*TASK TO COMPLETE:* Reproduce each line exactly.

* Begin *

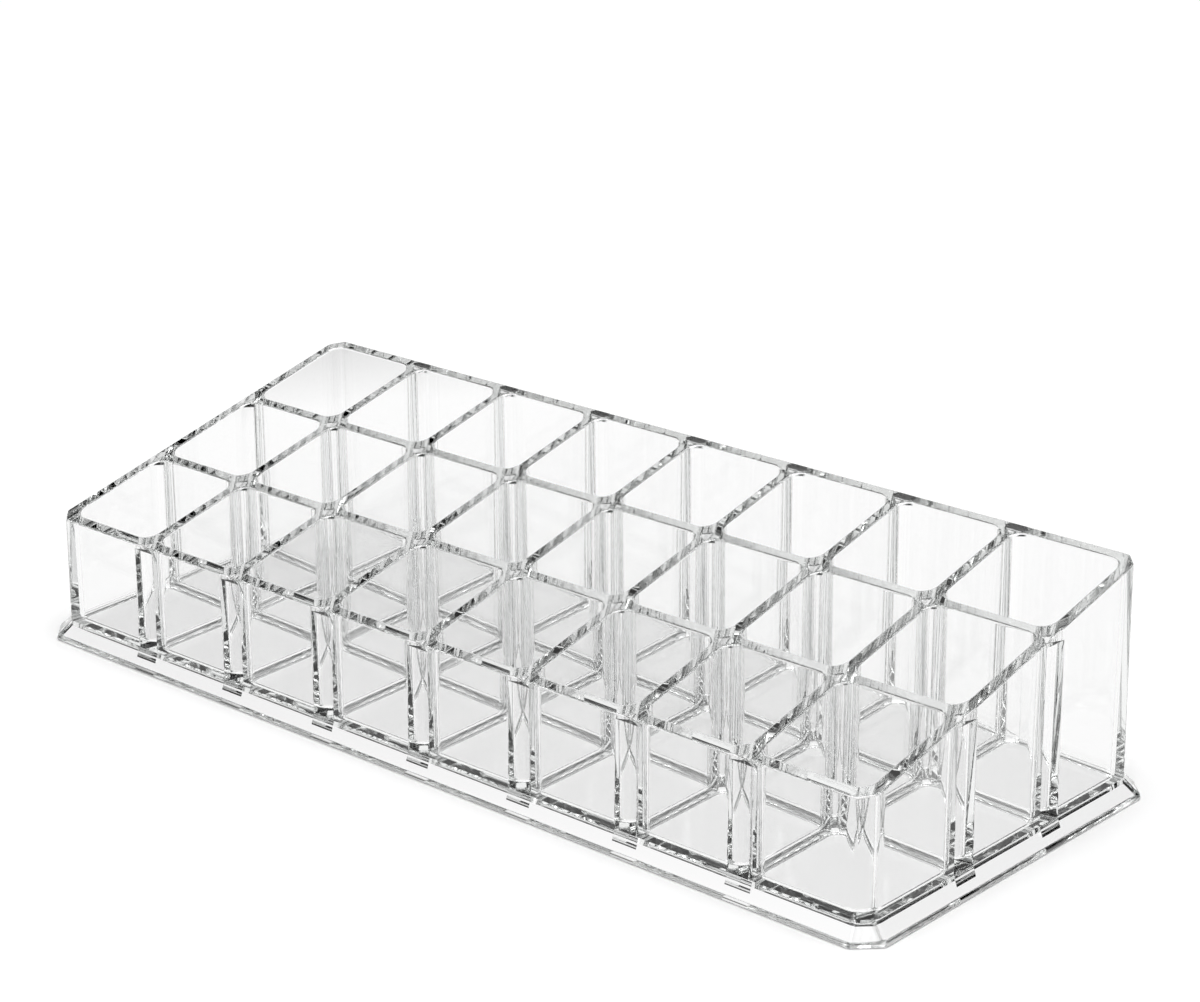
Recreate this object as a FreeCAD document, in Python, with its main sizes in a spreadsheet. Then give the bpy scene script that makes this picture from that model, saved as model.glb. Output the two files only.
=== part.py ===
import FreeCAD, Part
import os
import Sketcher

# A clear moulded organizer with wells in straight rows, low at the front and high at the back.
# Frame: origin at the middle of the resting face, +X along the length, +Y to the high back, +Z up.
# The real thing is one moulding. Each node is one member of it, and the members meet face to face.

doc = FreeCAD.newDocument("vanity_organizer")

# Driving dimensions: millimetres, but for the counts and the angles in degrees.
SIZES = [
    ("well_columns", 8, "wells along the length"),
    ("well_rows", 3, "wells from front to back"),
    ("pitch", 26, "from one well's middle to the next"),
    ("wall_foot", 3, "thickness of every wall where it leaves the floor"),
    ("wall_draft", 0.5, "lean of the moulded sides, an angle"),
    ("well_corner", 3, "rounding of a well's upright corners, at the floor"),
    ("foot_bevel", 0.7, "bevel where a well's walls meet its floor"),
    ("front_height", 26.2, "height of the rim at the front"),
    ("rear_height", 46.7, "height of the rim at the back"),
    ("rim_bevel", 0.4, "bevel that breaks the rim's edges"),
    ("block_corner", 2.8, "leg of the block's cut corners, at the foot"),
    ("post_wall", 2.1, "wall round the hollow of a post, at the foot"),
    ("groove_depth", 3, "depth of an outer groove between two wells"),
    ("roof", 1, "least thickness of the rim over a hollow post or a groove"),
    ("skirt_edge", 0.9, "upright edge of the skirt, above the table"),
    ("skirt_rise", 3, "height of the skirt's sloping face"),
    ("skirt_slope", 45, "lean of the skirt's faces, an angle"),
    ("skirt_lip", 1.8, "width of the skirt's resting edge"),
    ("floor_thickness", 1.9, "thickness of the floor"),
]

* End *

*SOLUTION TO THIS PROBLEM:*
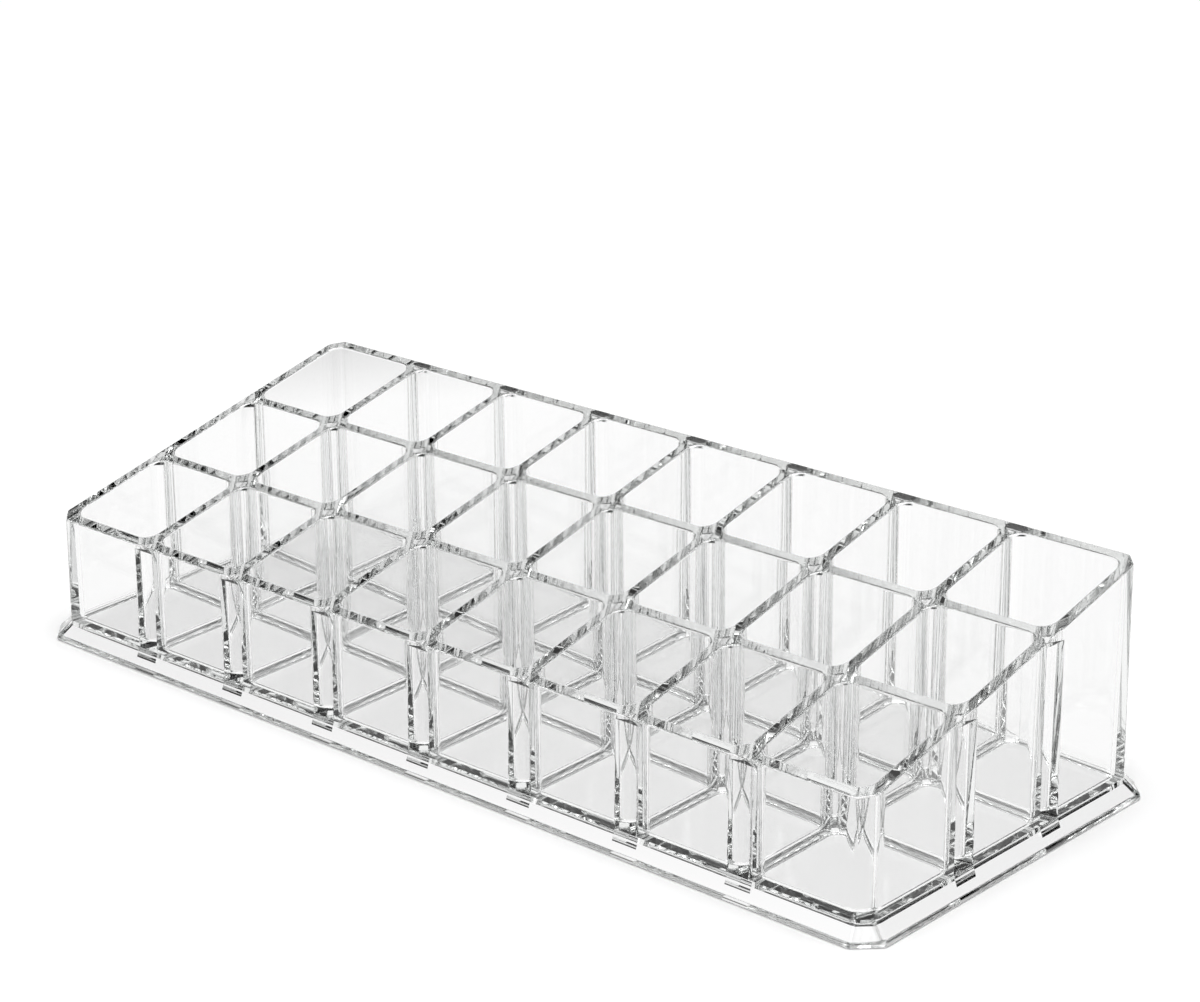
Recreate this object as a FreeCAD document, in Python, with its main sizes in a spreadsheet. Then give the bpy scene script that makes this picture from that model, saved as model.glb. Output the two files only.
=== part.py ===
import FreeCAD, Part
import os
import Sketcher

# A clear moulded organizer with wells in straight rows, low at the front and high at the back.
# Frame: origin at the middle of the resting face, +X along the length, +Y to the high back, +Z up.
# The real thing is one moulding. Each node is one member of it, and the members meet face to face.

doc = FreeCAD.newDocument("vanity_organizer")

# Driving dimensions: millimetres, but for the counts and the angles in degrees.
SIZES = [
    ("well_columns", 8, "wells along the length"),
    ("well_rows", 3, "wells from front to back"),
    ("pitch", 26, "from one well's middle to the next"),
    ("wall_foot", 3, "thickness of every wall where it leaves the floor"),
    ("wall_draft", 0.5, "lean of the moulded sides, an angle"),
    ("well_corner", 3, "rounding of a well's upright corners, at the floor"),
    ("foot_bevel", 0.7, "bevel where a well's walls meet its floor"),
    ("front_height", 26.2, "height of the rim at the front"),
    ("rear_height", 46.7, "height of the rim at the back"),
    ("rim_bevel", 0.4, "bevel that breaks the rim's edges"),
    ("block_corner", 2.8, "leg of the block's cut corners, at the foot"),
    ("post_wall", 2.1, "wall round the hollow of a post, at the foot"),
    ("groove_depth", 3, "depth of an outer groove between two wells"),
    ("roof", 1, "least thickness of the rim over a hollow post or a groove"),
    ("skirt_edge", 0.9, "upright edge of the skirt, above the table"),
    ("skirt_rise", 3, "height of the skirt's sloping face"),
    ("skirt_slope", 45, "lean of the skirt's faces, an angle"),
    ("skirt_lip", 1.8, "width of the skirt's resting edge"),
    ("floor_thickness", 1.9, "thickness of the floor"),
]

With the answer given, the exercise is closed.